__To do__
Return exactly the listing's lines, from its first line to the line holding "box.operator(operator.bl_idname)", ends included.

__Source data__
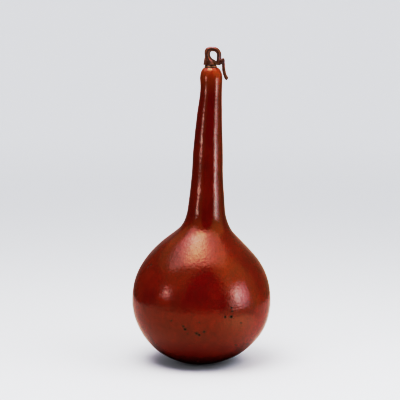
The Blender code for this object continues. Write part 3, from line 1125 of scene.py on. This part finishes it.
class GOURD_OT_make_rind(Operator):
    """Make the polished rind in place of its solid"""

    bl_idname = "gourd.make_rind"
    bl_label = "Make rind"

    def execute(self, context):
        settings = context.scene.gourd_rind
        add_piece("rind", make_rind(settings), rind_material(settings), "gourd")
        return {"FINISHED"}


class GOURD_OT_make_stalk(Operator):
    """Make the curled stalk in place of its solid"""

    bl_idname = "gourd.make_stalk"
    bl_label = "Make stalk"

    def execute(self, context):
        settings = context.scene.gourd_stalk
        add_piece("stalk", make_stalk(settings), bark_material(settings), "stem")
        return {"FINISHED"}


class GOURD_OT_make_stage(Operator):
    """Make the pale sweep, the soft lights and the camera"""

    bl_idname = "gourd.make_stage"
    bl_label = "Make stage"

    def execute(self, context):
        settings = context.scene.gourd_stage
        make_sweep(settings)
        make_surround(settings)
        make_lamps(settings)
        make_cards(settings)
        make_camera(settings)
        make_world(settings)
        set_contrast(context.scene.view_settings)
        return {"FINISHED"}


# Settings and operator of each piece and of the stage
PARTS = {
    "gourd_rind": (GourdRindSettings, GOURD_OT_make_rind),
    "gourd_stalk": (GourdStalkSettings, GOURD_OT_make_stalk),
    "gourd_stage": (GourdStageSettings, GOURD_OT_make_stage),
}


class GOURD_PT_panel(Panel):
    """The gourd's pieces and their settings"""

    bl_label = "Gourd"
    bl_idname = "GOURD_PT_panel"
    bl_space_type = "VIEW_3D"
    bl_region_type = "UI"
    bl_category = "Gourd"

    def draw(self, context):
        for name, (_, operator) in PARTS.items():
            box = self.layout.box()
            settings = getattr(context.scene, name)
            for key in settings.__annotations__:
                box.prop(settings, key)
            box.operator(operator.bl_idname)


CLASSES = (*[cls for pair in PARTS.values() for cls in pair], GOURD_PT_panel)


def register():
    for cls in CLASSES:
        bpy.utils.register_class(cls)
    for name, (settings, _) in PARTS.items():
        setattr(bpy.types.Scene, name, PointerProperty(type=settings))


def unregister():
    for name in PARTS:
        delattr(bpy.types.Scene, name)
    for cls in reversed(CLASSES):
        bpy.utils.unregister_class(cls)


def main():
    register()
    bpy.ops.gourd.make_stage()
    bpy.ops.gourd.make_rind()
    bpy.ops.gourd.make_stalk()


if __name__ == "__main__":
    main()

__Task response__
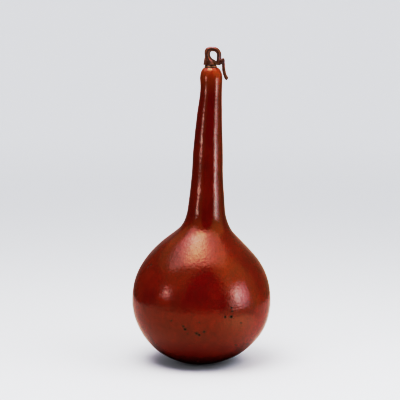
The Blender code for this object continues. Write part 3, from line 1125 of scene.py on. This part finishes it.
class GOURD_OT_make_rind(Operator):
    """Make the polished rind in place of its solid"""

    bl_idname = "gourd.make_rind"
    bl_label = "Make rind"

    def execute(self, context):
        settings = context.scene.gourd_rind
        add_piece("rind", make_rind(settings), rind_material(settings), "gourd")
        return {"FINISHED"}


class GOURD_OT_make_stalk(Operator):
    """Make the curled stalk in place of its solid"""

    bl_idname = "gourd.make_stalk"
    bl_label = "Make stalk"

    def execute(self, context):
        settings = context.scene.gourd_stalk
        add_piece("stalk", make_stalk(settings), bark_material(settings), "stem")
        return {"FINISHED"}


class GOURD_OT_make_stage(Operator):
    """Make the pale sweep, the soft lights and the camera"""

    bl_idname = "gourd.make_stage"
    bl_label = "Make stage"

    def execute(self, context):
        settings = context.scene.gourd_stage
        make_sweep(settings)
        make_surround(settings)
        make_lamps(settings)
        make_cards(settings)
        make_camera(settings)
        make_world(settings)
        set_contrast(context.scene.view_settings)
        return {"FINISHED"}


# Settings and operator of each piece and of the stage
PARTS = {
    "gourd_rind": (GourdRindSettings, GOURD_OT_make_rind),
    "gourd_stalk": (GourdStalkSettings, GOURD_OT_make_stalk),
    "gourd_stage": (GourdStageSettings, GOURD_OT_make_stage),
}


class GOURD_PT_panel(Panel):
    """The gourd's pieces and their settings"""

    bl_label = "Gourd"
    bl_idname = "GOURD_PT_panel"
    bl_space_type = "VIEW_3D"
    bl_region_type = "UI"
    bl_category = "Gourd"

    def draw(self, context):
        for name, (_, operator) in PARTS.items():
            box = self.layout.box()
            settings = getattr(context.scene, name)
            for key in settings.__annotations__:
                box.prop(settings, key)
            box.operator(operator.bl_idname)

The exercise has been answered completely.